In the postgenomic era, there is an important trend toward the selection of diet or pharmaceutical agents based on an individual's genetic make-up (nutrigenetics or pharmacogenetics) or the use of genomic tools to define how diet or drugs alter metabolic pathways and homeostatic control (nutrigenomics or pharmacogenomics).5,6 These approaches are referred to as personalized nutrition and medicine and should provide more effective therapy with less hit and miss trials of diets or drugs that are ineffective for a specific individual genotype.

The next section explores the role of fatty acid synthase (FAS) in normal and cancerous cells. One should note that there is nutritional and hormonal regulation of FAS in normal liver and adipose cells that is absent in the upregulated FAS in many cancer cells. This illustration emphasizes the importance of understanding the differences in intracellular signal transduction in benign and malignant cells and the potential of FAS as a pharmaceutical target for inhibition of enzyme activity and induction of apoptosis.

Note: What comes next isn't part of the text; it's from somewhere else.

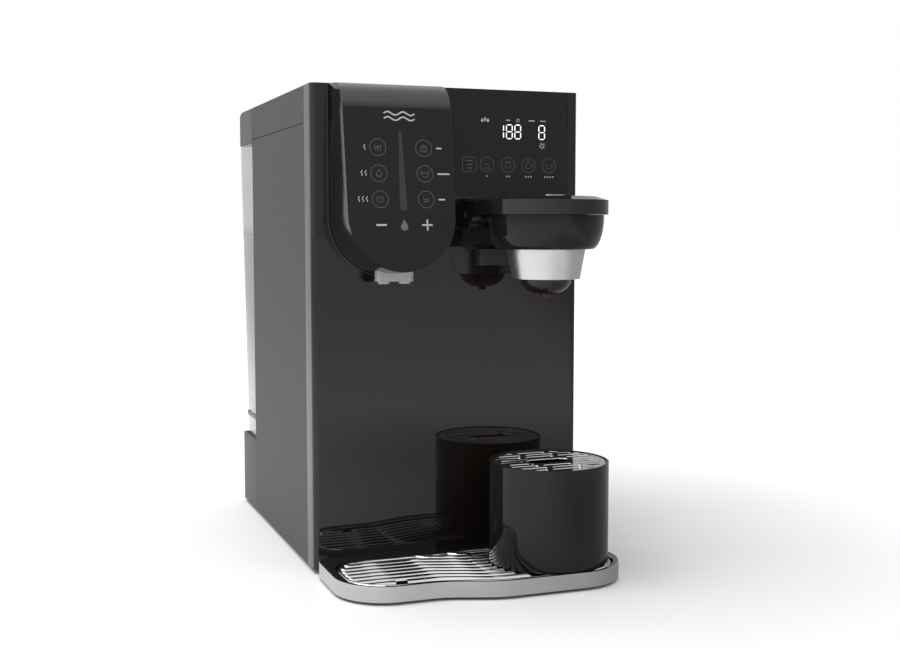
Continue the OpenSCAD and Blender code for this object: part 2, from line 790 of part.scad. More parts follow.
// Plan of the wave grille, with rounded back corners
module grille_plan(d) {
    r = 26;
    x = hw - grille_side - d;
    y = front_y + grille_back - d;
    intersection() {
        polygon(tray_points(grille_front + d));
        union() {
            translate([-x, front_y - tray_reach]) square([2 * x, tray_reach + grille_back - r - d]);
            translate([r - x, y - r - 1]) square([2 * (x - r), r + 1]);
            for (s = [-1, 1]) translate([s * (x - r), y - r]) circle(r);
        }
    }
}

module tray_rim() {
    color([0.75, 0.75, 0.76]) translate([0, 0, pad_h]) linear_extrude(rim_top - pad_h) difference() {
        tray_shape(0, -0.4);
        tray_shape(rim_t, 1);
    }
}

module drip_tray() {
    color([0.13, 0.13, 0.13]) {
        difference() {
            translate([0, 0, pad_h]) linear_extrude(tray_top - pad_h) tray_shape(rim_t + 0.05, -0.4);
            translate([0, 0, tray_top - grille_t - 0.2]) linear_extrude(5) grille_plan(-0.4);
            translate([0, 0, pad_h + 2.4]) linear_extrude(20) grille_plan(4);
        }
        for (s = [-1, 1]) block([s * 48 - 12, front_y - 1, 8], [s * 48 + 12, front_y + 12, 11]);
    }
}

module tray_pads() {
    color([0.09, 0.09, 0.09]) for (p = [[-95, -185], [90, -195], [-95, -125], [95, -125]])
        rod(p[0], p[1], 0, pad_h, 7);
}

// One wavy slot that runs along X, a set distance behind the front edge
module wave_slot(x0, x1, back, w) {
    steps = 16;
    xs = [for (i = [0:steps]) x0 + (x1 - x0) * i / steps];
    polygon(concat([for (x = xs) [x, tray_front(x) + back]],
                   [for (i = [steps:-1:0]) [xs[i], tray_front(xs[i]) + back + w]]));
}

module tray_grille() {
    color([0.85, 0.85, 0.86]) translate([0, 0, tray_top - grille_t]) linear_extrude(grille_t) difference() {
        grille_plan(0);
        intersection() {
            grille_plan(5);
            for (i = [0:8]) wave_slot(-hw + 8, hw - 8, 12 + i * slot_pitch, 3.4);
        }
        translate([-15, tray_front(-15) + 4]) stadium(16, 5);
    }
}

module cup_stand() {
    color([0.14, 0.14, 0.14]) translate([stand_x, stand_y, stand_z]) difference() {
        cylinder(h = stand_h, r = stand_r);
        translate([0, 0, 2]) cylinder(h = stand_h - 2 - shelf_drop - 2, r = stand_r - stand_wall);
        translate([0, 0, -1]) cylinder(h = stand_h + 2, r = stand_r - stand_wall - 4);
        translate([0, 0, stand_h - shelf_drop])
            cylinder(h = shelf_drop + 1, r = stand_r - stand_wall + 0.6);
    }
}

module stand_grille() {
    r = stand_r - stand_wall;
    color([0.3, 0.3, 0.3]) translate([stand_x, stand_y, stand_z + stand_h - shelf_drop])
        linear_extrude(1.8) difference() {
        circle(r);
        difference() {
            intersection() {
                circle(r - 4);
                for (i = [0:8], s = [-1, 0, 1])
                    translate([s * 31 + (i % 2) * 4, (i - 4) * slot_pitch * 0.95])
                    stadium(26, 4.2);
            }
            stadium(stand_hole_l + 8, stand_hole_w + 8);
        }
        stadium(stand_hole_l, stand_hole_w);
    }
}

// ---------- water path and electrics ----------

filter_r = 36;
neck_r = 21;
filter_spots = [[-76, 88], [2, 88]];
manifold_z = foot_h + 18;

module filter_manifold() {
    color([0.8, 0.8, 0.78]) difference() {
        union() {
            block([-108, 55, manifold_z], [34, 121, manifold_z + 26]);
            for (x = [-104, 30]) block([x - 4, 60, foot_h + pan_t], [x + 4, 116, manifold_z + 1]);
        }
        for (p = filter_spots) rod(p[0], p[1], manifold_z + 12, manifold_z + 30, neck_r + 0.4);
    }
}

module cartridge(i) {
    p = filter_spots[i];
    z0 = manifold_z + 27;
    z1 = z0 + 290;
    color([0.9, 0.9, 0.9]) {
        rod(p[0], p[1], manifold_z + 12.3, z0 + 1, neck_r);
        translate([p[0], p[1], z0]) cylinder(h = 6, r1 = filter_r - 5, r2 = filter_r);
        rod(p[0], p[1], z0 + 6, z1, filter_r);
        translate([p[0], p[1], z1]) cylinder(h = 6, r1 = filter_r, r2 = filter_r - 6);
        block([p[0] - 5, p[1] - 26, z1 + 5], [p[0] + 5, p[1] + 26, z1 + 20]);
    }
}

pump_x = 82;
pump_z = 56;

module pump_head() {
    color([0.2, 0.2, 0.22]) {
        block([pump_x - 27, 74, pump_z - 27], [pump_x + 27, 108, pump_z + 27]);
        for (s = [-1, 1]) bar([pump_x + s * 14, 107, pump_z + 12], [pump_x + s * 14, 115, pump_z + 12], 4);
        for (s = [-1, 1])
            block([pump_x + s * 18 - 5, 80, foot_h + pan_t], [pump_x + s * 18 + 5, 104, pump_z - 26]);
    }
}

module pump_motor() {
    color([0.6, 0.6, 0.62]) {
        bar([pump_x, -4, pump_z], [pump_x, 74, pump_z], 25);
        bar([pump_x, -8, pump_z], [pump_x, -4, pump_z], 8);
    }
}

heater_x = 78;
heater_y = -38;

module heater() {
    color([0.75, 0.75, 0.76]) {
        rod(heater_x, heater_y, 60, 230, 22);
        for (s = [-1, 1]) rod(heater_x + s * 9, heater_y, 230, 242, 5);
        rod(heater_x, heater_y, 46, 60, 5);
        block([heater_x - 26, heater_y - 6, 80], [heater_x + 26, heater_y + 6, 92]);
        block([heater_x - 26, heater_y - 6, 200], [heater_x + 26, heater_y + 6, 212]);
    }
}

module inlet_valve() {
    color([0.85, 0.85, 0.85]) {
        block([-96, 12, 26], [-60, 44, 50]);
        rod(-78, 28, 49, 78, 13);
        block([-92, 16, foot_h + pan_t], [-64, 40, 27]);
    }
}

uv_x = -59;
uv_y = -52;

module uv_lamp() {
    color([0.7, 0.72, 0.75]) {
        rod(uv_x, uv_y, 110, 250, 15);
        rod(uv_x, uv_y, 250, 262, 5);
        rod(uv_x, uv_y, 98, 110, 5);
        for (z = [124, 226]) block([uv_x - 18, uv_y - 4, z], [uv_x + 18, uv_y + 19, z + 10]);
    }
}

module power_supply() {
    color([0.65, 0.65, 0.66]) difference() {
        block([-104, -84, foot_h + pan_t], [6, -26, foot_h + 48]);
        for (i = [0:9]) block([-98 + i * 10, -85, 22], [-94 + i * 10, -82, 44]);
    }
}

module main_board() {
    y = front_y + 6;
    color([0.05, 0.3, 0.15]) {
        block([-6, y, 80], [104, y + 1.6, 250]);
        for (i = [0:2], j = [0:2])
            block([6 + i * 34, y + 1.5, 96 + j * 50], [24 + i * 34, y + 9 + 3 * j, 112 + j * 50]);
        for (i = [0:3]) bar([16 + i * 24, y + 1.5, 128], [16 + i * 24, y + 16, 128], 6);
    }
}

hose_r = 3.2;

// Route from the tank dock's port to the pump's inlet
feed_route = [[0, valve_y, 55.8], [0, valve_y, 44], [0, bay_y - 8, 44], [10, bay_y - 18, 46],
              [pump_x - 34, bay_y - 18, 54], [pump_x - 14, bay_y - 14, pump_z + 12],
                  [pump_x - 14, 115.2, pump_z + 12]];

module feed_hose() {
    color([0.85, 0.87, 0.9]) hose(feed_route, hose_r, [0.3, 0.2, 0.25]);
}

// Routes from the heater to the hot outlet and to the brewing head
hot_x = tongue_x + outlet_gap / 2;
hot_route = [[heater_x - 9, heater_y, 242.2], [heater_x - 9, heater_y, 268], [heater_x - 30, -66, 290],
             [0, -82, 298], [hot_x, -88, 298], [hot_x, front_y - 12, 298], [hot_x, spout_y, 296],
             [hot_x, spout_y, spout_z + 16.2]];
brew_route = [[heater_x + 9, heater_y, 242.2], [heater_x + 9, heater_y, 270], [brew_x + 10, -64, 292],
              [brew_x, -84, 294], [brew_x, front_y - 8.9, 294]];

module hot_hose() {
    color([0.8, 0.35, 0.25]) {
        hose(hot_route, hose_r, [0.9, 0.1, 0.42]);
        hose(brew_route, hose_r, [1, 0.1, 0.2]);
    }
}

module ambient_hose() {
    x = tongue_x - outlet_gap / 2;
    route = [[uv_x, uv_y, 262.2], [uv_x, uv_y, 284], [x, -78, 298], [x, front_y - 12, 298],
             [x, spout_y, 296], [x, spout_y, spout_z + 16.2]];
    color([0.85, 0.87, 0.9]) hose(route, hose_r, [1, 0.1, 0.2]);
}

module power_inlet() {
    x = 12;
    z = 8.2;
    color([0.08, 0.08, 0.08]) translate([inlet_x, rear_y, inlet_z]) {
        difference() {
            union() {
                block([-14, -24, -11], [14, -0.2, 11]);
                block([-17, -4.8, -13.5], [17, -wall - 0.1, 13.5]);
            }
            forward(0.5, 17) polygon([[-x, -z], [x, -z], [x, z - 4], [x - 4, z], [4 - x, z], [-x, z - 4]]);
        }
        for (i = [-1:1])
            block([i * 7 - 2, -17, -1 + (i == 0 ? 3 : 0)], [i * 7 + 2, -6, 0.5 + (i == 0 ? 3 : 0)]);
    }
}

module screws() {
    color("silver") for (p = screw_spots) {
        rod(p[0], p[1], foot_h - 2, foot_h, 3.6);
        rod(p[0], p[1], foot_h - eps, foot_h + 10, screw_r);
    }
}

// ---------- nodes ----------

base_pan();
foot(0);  // foot_front_left
foot(1);  // foot_front_right
foot(2);  // foot_rear_left
foot(3);  // foot_rear_right
side_panel(-1);  // side_panel_left
side_panel(1);  // side_panel_right
front_panel();
display_glass();
display_board();
bay_wall();
tank_dock();
top_cover();
water_tank();
tank_band();
tank_lid();
tank_lid_pin();
tank_valve();
tank_valve_spring();
tank_seal();
control_housing();
control_trim();
control_glass();
control_board();
spout_block();
outlet(tongue_x + outlet_gap / 2);  // hot_outlet
outlet(tongue_x - outlet_gap / 2);  // ambient_outlet
brew_bracket();
brew_mount();
brew_bowl();
brew_hinge_pin();
brew_lid();
lid_button();
lid_button_spring();
lid_seal();
brew_cup();
brew_sieve();
outlet_dome();
outlet_nozzle();
tray_rim();
drip_tray();
tray_pads();
tray_grille();
cup_stand();
stand_grille();
filter_manifold();
cartridge(0);  // prefilter_cartridge
cartridge(1);  // membrane_cartridge
pump_head();
pump_motor();
heater();
inlet_valve();
uv_lamp();
power_supply();
main_board();
feed_hose();
hot_hose();
ambient_hose();
power_inlet();
screws();
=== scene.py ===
import json
import math

import bmesh
import bpy
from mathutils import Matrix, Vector

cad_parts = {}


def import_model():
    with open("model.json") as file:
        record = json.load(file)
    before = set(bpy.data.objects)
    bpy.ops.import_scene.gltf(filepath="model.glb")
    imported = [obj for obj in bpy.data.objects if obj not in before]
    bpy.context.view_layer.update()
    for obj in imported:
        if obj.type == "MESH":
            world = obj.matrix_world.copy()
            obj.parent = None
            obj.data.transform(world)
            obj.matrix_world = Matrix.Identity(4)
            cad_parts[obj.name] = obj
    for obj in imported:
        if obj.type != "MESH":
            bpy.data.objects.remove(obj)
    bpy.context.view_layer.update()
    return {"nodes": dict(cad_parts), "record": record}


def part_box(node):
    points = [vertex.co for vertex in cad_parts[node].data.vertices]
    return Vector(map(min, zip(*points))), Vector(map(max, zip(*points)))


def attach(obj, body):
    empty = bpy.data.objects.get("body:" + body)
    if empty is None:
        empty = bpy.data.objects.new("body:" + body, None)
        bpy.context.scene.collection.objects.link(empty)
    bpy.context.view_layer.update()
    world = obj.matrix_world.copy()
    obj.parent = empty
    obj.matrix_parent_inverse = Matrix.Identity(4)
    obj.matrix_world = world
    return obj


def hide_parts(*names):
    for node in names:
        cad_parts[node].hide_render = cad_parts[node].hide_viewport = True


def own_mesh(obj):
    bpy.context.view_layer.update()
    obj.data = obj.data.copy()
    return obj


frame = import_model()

# Countertop water dispenser. The CAD nodes keep their shapes and get procedural materials and
# soft edges; the waved grille, the springs and the printed symbols are built here.
# Everything is in metres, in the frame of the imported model: the front faces -Y.

MM = 0.001
nodes = frame["nodes"]
SLOTS = {s["node"]: s["material_slot"] for s in frame["record"]["subparts"]}

FRONT_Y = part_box("front_panel")[0].y


# ---------- materials ----------

def set_range(node, from_low, from_high, to_low, to_high):
    """Sets a Map Range node to take from_low..from_high to to_low..to_high."""
    node.inputs["From Min"].default_value = from_low
    node.inputs["From Max"].default_value = from_high
    node.inputs["To Min"].default_value = to_low
    node.inputs["To Max"].default_value = to_high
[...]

FAS: SIGNAL TRANSDUCTION EXAMPLE

Fatty acid synthase is a 250- to 270-kd protein complex that is a homodimer and contains 7 enzymes: ketoacyl synthase, acetyl transacylase, malonyl transacylase, hydratase enoyl reductase, ketoacyl reductase, acyl carrier protein, and thioesterase.7 Based on the intracellular location of FAS, there are 2 kinds of FAS proteins: cytosolic and mitochondrial FASs. Cytosolic FAS is responsible for de novo fatty acid synthesis, and mitochondrial FAS exclusively transfers malonyl moieties to the mitochondrial holo-acyl carrier proteins. Mitochondrial FAS may also play an important role in mitochondrial function, particularly as it relates to apoptosis.8 Because diet supplies most fatty acids, the requirement of endogenous synthesis is minimal in normal cells. Consequently, FAS is expressed at low to undetectable levels in most normal human tissues. In contrast, FAS is overexpressed in a large number of human cancers despite high levels of ambient fatty acids. Interestingly, inhibitors of FAS induce apoptosis in cultured human breast cancer cells9 and have shown significant antitumor activity against human breast9 and other tumors.